• The problem
Wherever the string "scene" appears in the listing, copy that line.
>> start Available data
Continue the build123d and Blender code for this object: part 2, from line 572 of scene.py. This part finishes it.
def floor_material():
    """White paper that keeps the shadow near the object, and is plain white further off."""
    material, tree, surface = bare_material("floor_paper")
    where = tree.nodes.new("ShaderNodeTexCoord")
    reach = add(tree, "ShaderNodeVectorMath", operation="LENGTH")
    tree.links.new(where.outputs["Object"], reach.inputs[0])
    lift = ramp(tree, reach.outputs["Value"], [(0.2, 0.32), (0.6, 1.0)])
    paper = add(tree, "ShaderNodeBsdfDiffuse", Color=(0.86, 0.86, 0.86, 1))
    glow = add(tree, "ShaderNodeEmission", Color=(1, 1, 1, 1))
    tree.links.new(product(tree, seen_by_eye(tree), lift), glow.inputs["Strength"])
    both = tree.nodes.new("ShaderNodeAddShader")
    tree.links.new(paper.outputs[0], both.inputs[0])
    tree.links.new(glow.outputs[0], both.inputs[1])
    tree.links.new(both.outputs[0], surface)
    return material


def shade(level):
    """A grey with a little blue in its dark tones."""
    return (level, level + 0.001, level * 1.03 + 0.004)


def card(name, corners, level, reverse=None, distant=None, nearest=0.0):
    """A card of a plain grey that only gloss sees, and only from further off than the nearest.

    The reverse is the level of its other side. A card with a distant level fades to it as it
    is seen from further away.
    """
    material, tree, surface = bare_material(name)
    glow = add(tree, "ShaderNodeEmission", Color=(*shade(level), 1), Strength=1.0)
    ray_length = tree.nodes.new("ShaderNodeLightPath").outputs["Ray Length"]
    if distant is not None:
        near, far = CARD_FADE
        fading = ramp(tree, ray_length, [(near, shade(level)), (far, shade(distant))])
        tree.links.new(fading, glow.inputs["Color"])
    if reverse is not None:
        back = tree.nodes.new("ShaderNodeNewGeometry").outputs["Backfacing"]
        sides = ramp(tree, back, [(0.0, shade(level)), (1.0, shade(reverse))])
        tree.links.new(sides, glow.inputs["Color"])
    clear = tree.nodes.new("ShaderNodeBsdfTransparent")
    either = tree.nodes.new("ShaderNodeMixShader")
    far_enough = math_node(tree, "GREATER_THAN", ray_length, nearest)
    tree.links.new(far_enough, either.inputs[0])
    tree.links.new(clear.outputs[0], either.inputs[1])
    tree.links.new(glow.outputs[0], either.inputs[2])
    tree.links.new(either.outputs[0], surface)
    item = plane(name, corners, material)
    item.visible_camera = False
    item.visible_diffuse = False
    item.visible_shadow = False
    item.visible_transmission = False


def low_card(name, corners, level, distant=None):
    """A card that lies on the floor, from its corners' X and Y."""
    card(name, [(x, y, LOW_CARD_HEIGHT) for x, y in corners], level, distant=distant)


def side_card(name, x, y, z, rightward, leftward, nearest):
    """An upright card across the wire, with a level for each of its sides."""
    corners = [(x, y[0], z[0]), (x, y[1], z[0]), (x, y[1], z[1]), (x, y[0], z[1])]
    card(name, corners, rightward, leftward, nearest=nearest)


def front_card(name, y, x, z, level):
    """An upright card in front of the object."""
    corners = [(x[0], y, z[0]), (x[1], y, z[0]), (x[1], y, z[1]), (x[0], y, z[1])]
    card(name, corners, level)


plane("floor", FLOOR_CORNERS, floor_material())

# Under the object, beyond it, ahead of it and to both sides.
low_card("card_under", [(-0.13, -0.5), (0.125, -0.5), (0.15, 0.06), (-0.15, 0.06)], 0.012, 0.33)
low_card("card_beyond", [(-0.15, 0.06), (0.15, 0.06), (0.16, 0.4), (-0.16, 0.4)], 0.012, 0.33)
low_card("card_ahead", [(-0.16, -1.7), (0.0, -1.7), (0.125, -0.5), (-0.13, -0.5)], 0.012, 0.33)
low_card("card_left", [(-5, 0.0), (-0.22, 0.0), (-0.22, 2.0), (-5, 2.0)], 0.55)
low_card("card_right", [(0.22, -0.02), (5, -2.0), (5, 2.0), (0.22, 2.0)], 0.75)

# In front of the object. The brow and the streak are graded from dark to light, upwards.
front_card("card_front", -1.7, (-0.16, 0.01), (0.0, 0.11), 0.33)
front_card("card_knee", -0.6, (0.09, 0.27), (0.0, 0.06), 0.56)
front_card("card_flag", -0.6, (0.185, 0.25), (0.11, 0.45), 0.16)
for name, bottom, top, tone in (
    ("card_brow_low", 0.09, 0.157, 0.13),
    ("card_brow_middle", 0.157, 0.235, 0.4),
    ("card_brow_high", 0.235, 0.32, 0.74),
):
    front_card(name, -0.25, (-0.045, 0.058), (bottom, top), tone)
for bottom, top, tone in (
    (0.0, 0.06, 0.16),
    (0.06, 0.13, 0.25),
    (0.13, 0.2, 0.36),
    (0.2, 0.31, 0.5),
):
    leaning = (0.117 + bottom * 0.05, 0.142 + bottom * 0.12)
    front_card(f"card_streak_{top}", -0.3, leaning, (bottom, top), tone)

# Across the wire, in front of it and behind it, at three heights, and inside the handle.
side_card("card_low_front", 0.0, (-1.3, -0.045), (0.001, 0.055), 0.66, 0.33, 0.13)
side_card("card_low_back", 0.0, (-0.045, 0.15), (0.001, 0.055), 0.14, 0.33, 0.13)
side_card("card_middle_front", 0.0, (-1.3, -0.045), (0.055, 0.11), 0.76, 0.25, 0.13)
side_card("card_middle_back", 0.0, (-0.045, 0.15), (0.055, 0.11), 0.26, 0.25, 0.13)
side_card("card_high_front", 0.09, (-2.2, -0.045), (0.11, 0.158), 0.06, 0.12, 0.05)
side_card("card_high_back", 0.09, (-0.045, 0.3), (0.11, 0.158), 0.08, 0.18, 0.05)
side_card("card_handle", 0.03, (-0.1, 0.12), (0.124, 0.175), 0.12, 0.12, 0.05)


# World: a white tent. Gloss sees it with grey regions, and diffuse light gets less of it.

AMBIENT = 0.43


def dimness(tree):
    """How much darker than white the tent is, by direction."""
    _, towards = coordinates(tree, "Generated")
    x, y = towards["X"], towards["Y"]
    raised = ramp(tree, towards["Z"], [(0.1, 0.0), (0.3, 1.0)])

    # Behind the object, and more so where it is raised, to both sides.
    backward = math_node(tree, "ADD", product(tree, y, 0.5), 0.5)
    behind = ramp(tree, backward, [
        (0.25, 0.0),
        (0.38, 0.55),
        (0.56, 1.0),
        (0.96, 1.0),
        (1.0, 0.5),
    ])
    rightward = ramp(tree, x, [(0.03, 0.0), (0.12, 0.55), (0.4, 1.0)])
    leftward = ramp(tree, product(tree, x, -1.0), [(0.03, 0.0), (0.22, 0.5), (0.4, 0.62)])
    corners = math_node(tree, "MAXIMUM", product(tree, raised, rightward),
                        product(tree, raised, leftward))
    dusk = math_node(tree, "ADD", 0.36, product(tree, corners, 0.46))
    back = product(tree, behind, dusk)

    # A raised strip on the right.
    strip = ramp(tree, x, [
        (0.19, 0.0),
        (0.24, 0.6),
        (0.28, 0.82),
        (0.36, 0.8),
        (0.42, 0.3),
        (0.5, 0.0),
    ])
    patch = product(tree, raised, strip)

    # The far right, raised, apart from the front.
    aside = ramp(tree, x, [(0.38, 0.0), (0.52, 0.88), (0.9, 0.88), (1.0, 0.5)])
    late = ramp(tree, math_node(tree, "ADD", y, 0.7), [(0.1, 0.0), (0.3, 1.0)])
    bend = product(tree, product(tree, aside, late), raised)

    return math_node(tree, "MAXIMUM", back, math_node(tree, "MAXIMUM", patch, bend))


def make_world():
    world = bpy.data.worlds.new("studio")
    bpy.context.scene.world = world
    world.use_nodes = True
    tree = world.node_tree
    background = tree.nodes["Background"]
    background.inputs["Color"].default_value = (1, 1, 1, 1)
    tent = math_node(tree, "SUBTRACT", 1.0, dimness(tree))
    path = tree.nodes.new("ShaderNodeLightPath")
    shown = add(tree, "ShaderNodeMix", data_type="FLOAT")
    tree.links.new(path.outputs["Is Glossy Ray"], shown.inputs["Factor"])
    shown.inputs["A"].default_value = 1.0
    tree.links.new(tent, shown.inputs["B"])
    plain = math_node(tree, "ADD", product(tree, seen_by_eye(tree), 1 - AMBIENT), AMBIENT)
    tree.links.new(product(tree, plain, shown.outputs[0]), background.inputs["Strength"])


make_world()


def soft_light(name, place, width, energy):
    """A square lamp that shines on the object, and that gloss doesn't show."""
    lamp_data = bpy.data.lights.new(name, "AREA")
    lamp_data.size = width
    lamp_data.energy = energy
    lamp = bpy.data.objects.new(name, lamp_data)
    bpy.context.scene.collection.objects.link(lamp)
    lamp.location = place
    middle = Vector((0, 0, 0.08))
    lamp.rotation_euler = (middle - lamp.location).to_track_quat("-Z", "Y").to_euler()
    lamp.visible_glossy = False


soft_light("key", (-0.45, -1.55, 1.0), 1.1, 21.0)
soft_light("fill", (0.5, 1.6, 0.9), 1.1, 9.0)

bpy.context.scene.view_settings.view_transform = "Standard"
>> end Available data
• Result for this exercise
Continue the build123d and Blender code for this object: part 2, from line 572 of scene.py. This part finishes it.
    bpy.context.scene.world = world
    bpy.context.scene.collection.objects.link(lamp)
bpy.context.scene.view_settings.view_transform = "Standard"